**THE REQUEST**.
Take from the listing each line that has the string "lifts".

Records that describe objects
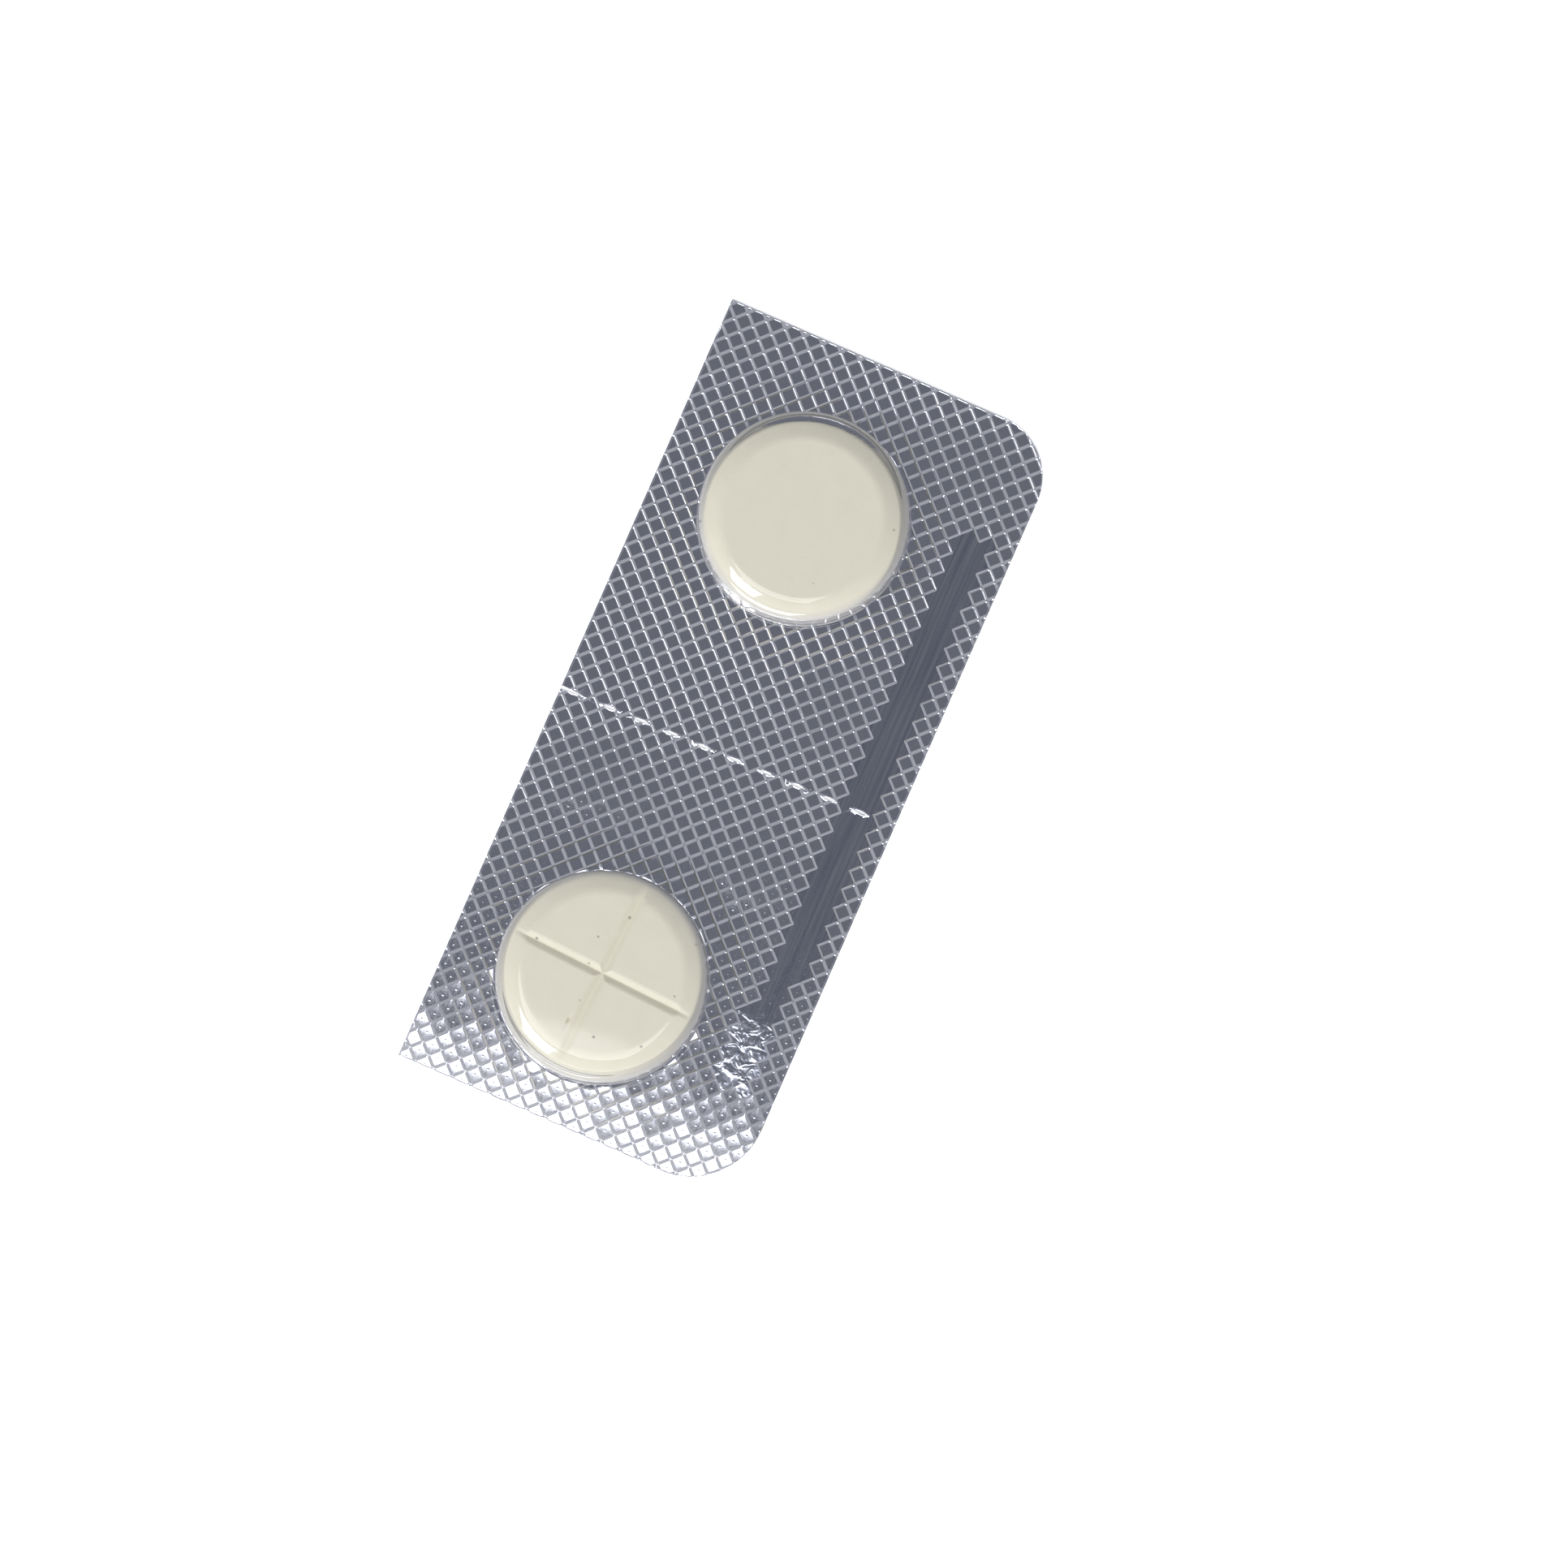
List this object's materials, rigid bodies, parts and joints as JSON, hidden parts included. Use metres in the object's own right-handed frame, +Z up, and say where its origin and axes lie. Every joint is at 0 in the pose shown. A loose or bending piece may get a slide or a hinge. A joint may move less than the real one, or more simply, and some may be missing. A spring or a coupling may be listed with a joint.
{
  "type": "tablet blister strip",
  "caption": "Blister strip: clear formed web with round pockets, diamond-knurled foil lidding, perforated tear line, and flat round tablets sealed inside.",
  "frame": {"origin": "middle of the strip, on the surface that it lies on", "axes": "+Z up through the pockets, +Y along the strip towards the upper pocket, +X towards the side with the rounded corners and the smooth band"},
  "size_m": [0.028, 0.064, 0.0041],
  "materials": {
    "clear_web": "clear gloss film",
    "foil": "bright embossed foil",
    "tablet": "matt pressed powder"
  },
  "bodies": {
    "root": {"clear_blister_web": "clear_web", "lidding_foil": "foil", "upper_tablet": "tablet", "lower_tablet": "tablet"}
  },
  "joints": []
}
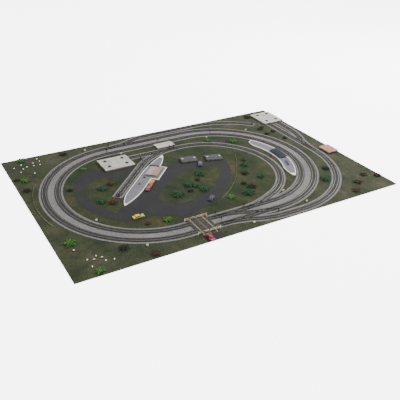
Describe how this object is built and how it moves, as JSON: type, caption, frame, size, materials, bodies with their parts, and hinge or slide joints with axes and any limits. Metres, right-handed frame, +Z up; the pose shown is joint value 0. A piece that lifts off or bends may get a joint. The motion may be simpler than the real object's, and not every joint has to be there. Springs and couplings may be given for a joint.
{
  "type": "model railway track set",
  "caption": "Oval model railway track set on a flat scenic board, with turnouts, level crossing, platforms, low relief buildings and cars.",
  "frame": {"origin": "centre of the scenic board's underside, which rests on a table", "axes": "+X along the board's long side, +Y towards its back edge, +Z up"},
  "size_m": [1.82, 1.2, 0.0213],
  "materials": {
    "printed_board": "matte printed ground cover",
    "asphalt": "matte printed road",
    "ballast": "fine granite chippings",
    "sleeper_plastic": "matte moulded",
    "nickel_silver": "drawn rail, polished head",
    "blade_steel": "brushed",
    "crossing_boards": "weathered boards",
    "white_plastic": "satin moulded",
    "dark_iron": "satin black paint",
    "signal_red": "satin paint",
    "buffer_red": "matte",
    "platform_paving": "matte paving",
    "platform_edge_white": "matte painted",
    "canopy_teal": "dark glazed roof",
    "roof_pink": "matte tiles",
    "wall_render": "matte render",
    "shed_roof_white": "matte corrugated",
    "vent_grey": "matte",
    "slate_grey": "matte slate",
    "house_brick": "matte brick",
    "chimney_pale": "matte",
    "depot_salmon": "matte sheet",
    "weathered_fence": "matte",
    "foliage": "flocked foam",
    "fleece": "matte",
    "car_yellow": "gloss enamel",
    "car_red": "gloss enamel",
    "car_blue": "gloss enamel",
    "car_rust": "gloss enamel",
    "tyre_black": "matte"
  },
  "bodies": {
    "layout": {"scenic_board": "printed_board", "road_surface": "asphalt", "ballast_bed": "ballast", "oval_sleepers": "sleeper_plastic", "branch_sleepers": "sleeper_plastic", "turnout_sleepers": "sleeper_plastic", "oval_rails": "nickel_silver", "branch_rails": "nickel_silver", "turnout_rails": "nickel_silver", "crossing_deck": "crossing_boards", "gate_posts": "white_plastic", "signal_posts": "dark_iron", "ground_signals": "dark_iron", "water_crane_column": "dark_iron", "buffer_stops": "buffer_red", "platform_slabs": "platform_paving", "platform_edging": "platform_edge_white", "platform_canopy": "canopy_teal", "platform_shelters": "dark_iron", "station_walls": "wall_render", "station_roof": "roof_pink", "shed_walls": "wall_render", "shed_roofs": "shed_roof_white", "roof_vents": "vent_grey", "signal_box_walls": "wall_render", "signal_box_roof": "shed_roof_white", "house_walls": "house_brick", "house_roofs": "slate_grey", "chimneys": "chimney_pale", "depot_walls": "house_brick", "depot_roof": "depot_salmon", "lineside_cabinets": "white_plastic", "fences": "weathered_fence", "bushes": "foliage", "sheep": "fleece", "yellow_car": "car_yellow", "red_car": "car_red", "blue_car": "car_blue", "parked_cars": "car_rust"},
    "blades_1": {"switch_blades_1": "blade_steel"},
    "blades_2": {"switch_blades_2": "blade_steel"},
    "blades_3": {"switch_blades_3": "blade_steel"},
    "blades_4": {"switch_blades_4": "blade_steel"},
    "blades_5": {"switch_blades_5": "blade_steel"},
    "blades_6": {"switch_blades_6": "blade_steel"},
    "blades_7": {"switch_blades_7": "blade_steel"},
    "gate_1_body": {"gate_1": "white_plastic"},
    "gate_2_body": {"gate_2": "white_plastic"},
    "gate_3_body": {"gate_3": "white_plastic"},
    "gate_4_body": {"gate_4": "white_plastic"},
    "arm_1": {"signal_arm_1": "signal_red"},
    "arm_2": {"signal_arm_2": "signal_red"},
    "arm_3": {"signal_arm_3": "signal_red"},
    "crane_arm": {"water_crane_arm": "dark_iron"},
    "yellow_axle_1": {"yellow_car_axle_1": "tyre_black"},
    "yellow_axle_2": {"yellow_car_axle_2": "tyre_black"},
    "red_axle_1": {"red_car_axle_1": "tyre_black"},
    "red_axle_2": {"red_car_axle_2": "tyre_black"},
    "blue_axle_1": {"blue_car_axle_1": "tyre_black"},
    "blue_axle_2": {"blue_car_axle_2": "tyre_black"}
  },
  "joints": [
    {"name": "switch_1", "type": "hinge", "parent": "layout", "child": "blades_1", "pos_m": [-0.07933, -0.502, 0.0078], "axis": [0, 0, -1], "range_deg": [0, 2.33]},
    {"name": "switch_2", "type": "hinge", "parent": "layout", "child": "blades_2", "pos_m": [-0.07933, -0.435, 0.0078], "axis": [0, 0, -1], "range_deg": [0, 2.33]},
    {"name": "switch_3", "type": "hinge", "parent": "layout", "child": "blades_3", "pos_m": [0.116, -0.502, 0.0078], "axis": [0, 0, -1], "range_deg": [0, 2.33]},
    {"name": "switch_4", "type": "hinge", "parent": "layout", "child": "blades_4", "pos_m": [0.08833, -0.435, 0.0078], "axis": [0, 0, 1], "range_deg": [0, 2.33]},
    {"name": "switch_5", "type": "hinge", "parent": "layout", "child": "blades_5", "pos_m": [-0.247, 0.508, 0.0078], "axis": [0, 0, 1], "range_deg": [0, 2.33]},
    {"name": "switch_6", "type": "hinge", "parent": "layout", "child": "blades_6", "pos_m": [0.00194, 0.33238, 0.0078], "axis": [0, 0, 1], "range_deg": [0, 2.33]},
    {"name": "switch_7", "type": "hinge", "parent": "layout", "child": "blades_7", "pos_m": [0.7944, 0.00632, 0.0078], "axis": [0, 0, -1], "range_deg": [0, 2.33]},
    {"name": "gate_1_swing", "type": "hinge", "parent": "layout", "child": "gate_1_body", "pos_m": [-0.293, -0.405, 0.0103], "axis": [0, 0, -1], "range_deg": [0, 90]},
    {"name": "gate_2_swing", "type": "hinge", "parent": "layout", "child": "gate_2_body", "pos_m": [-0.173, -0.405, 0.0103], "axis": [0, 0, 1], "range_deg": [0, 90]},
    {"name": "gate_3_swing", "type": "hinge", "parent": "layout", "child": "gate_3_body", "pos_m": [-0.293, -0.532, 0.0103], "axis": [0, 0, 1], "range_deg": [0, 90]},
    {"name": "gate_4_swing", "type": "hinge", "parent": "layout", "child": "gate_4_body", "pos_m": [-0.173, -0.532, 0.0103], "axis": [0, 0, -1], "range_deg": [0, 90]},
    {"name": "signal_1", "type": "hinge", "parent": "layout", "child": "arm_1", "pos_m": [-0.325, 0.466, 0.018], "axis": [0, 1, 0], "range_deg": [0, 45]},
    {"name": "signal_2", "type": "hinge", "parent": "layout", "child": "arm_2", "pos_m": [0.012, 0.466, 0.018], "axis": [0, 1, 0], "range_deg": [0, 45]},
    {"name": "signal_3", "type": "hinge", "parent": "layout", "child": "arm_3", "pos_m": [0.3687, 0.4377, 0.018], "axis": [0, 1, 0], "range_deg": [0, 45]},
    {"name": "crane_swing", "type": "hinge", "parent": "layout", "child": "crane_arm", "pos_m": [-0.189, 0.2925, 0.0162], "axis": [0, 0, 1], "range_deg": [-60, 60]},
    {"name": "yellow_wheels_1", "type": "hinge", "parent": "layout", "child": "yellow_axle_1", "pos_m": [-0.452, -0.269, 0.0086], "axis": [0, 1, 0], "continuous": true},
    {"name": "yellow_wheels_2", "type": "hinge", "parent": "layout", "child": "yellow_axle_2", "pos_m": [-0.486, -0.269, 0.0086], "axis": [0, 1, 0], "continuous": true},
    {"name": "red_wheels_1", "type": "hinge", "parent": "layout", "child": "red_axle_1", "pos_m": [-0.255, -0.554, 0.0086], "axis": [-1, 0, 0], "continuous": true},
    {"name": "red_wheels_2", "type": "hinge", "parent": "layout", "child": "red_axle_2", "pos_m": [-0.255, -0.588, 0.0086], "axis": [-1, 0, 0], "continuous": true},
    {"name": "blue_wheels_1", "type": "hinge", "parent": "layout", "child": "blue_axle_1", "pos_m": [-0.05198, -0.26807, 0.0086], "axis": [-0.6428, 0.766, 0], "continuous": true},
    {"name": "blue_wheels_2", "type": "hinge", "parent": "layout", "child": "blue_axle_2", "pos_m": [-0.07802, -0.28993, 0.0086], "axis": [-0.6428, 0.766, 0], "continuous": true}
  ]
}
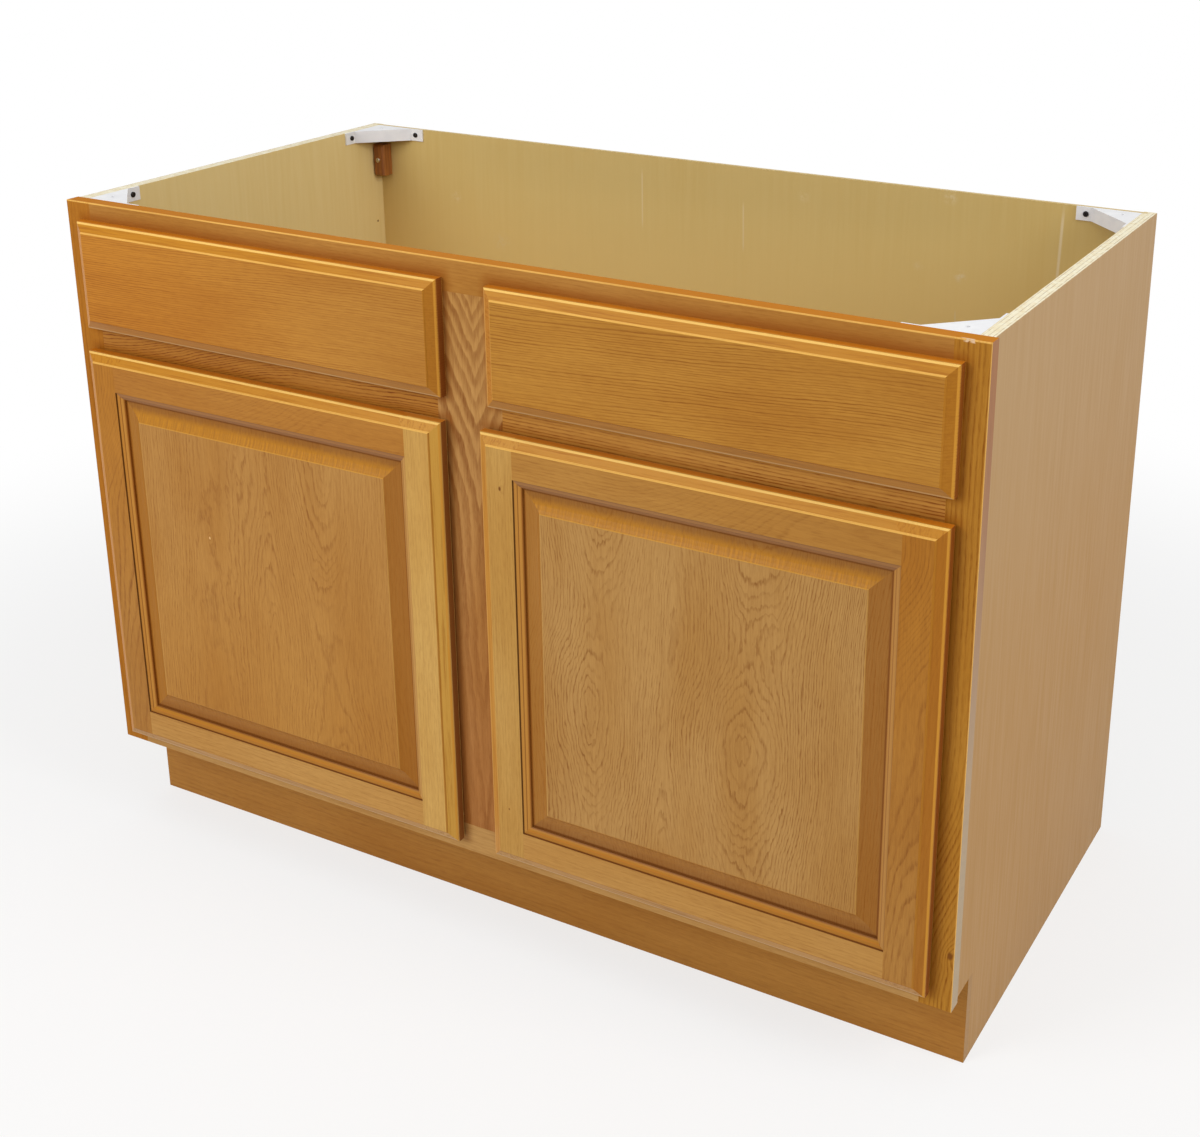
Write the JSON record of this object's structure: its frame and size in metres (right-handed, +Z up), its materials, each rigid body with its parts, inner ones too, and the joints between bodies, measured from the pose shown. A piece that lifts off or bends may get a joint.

**SOLUTION FOR THIS TASK**.
Describe how this object is built and how it moves, as JSON: type, caption, frame, size, materials, bodies with their parts, and hinge or slide joints with axes and any limits. Metres, right-handed frame, +Z up; the pose shown is joint value 0. A piece that lifts off or bends may get a joint. The motion may be simpler than the real object's, and not every joint has to be there. Springs and couplings may be given for a joint.
Write the JSON record of this object's structure: its frame and size in metres (right-handed, +Z up), its materials, each rigid body with its parts, inner ones too, and the joints between bodies, measured from the pose shown. A piece that lifts off or bends may get a joint.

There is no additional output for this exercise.